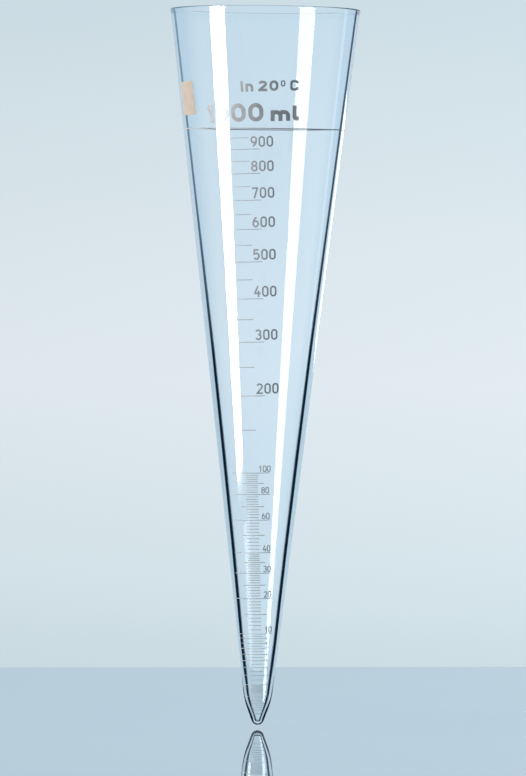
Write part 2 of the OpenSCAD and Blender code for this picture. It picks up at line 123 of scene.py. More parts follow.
def turned(name, profile, segments):
    """Turns a profile of [radius, height] rows round Z: x = r cos a, y = r sin a, z = h.

    The first and last rows lie on the axis, and each is closed with a fan of triangles."""
    angle = np.arange(segments) / segments * 2 * math.pi
    rings = profile[1:-1]
    r, h = rings[:, :1], rings[:, 1:]
    points = np.stack([r * np.cos(angle), r * np.sin(angle), h + 0 * angle], axis=-1).reshape(-1, 3)
    row = np.arange(len(rings) - 1)[:, None] * segments
    here = np.arange(segments)
    there = (here + 1) % segments
    quads = np.stack([row + here, row + there, row + segments + there, row + segments + here], axis=-1)
    first, last = len(points), len(points) + 1
    points = np.vstack([points, [0, 0, profile[0, 1]], [0, 0, profile[-1, 1]]])
    end = (len(rings) - 1) * segments
    faces = quads.reshape(-1, 4).tolist()
    faces += np.stack([there, here, here * 0 + first], axis=-1).tolist()
    faces += np.stack([end + here, end + there, here * 0 + last], axis=-1).tolist()
    return new_mesh(name, points, faces)


# %% [markdown]
# ## The glass
#
# The real cone is blown in one piece. Its outside rises from a rounded tip,
# bends softly into the side wall and ends in a fire-polished rim. The inside
# does the same with its own, sharper tip, so the glass is thick at the bottom.
# Blown glass is never even: the side wall is thickest a quarter of the way up
# and thins out towards the rim.
#
# The CAD solid has this form too, but its mesh is cut into flat strips, and
# glass shows each one. Smooth shading wouldn't hide them, because the outline
# stays cornered. So the profile is worked out again from the same sizes, with
# many more points, and turned in fine steps.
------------
> _PROBLEM TO WORK ON_
All of the material must be reproduced exactly.

> _COMPLETED TASK_
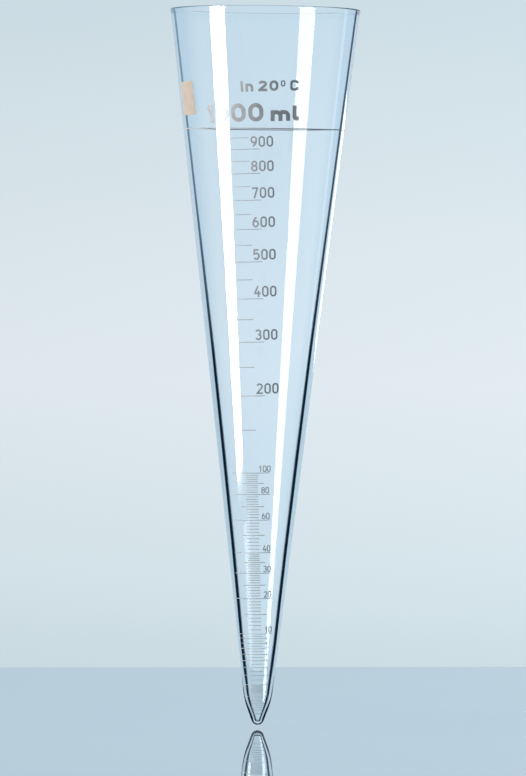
Write part 2 of the OpenSCAD and Blender code for this picture. It picks up at line 123 of scene.py. More parts follow.
def turned(name, profile, segments):
    """Turns a profile of [radius, height] rows round Z: x = r cos a, y = r sin a, z = h.

    The first and last rows lie on the axis, and each is closed with a fan of triangles."""
    angle = np.arange(segments) / segments * 2 * math.pi
    rings = profile[1:-1]
    r, h = rings[:, :1], rings[:, 1:]
    points = np.stack([r * np.cos(angle), r * np.sin(angle), h + 0 * angle], axis=-1).reshape(-1, 3)
    row = np.arange(len(rings) - 1)[:, None] * segments
    here = np.arange(segments)
    there = (here + 1) % segments
    quads = np.stack([row + here, row + there, row + segments + there, row + segments + here], axis=-1)
    first, last = len(points), len(points) + 1
    points = np.vstack([points, [0, 0, profile[0, 1]], [0, 0, profile[-1, 1]]])
    end = (len(rings) - 1) * segments
    faces = quads.reshape(-1, 4).tolist()
    faces += np.stack([there, here, here * 0 + first], axis=-1).tolist()
    faces += np.stack([end + here, end + there, here * 0 + last], axis=-1).tolist()
    return new_mesh(name, points, faces)


# %% [markdown]
# ## The glass
#
# The real cone is blown in one piece. Its outside rises from a rounded tip,
# bends softly into the side wall and ends in a fire-polished rim. The inside
# does the same with its own, sharper tip, so the glass is thick at the bottom.
# Blown glass is never even: the side wall is thickest a quarter of the way up
# and thins out towards the rim.
#
# The CAD solid has this form too, but its mesh is cut into flat strips, and
# glass shows each one. Smooth shading wouldn't hide them, because the outline
# stays cornered. So the profile is worked out again from the same sizes, with
# many more points, and turned in fine steps.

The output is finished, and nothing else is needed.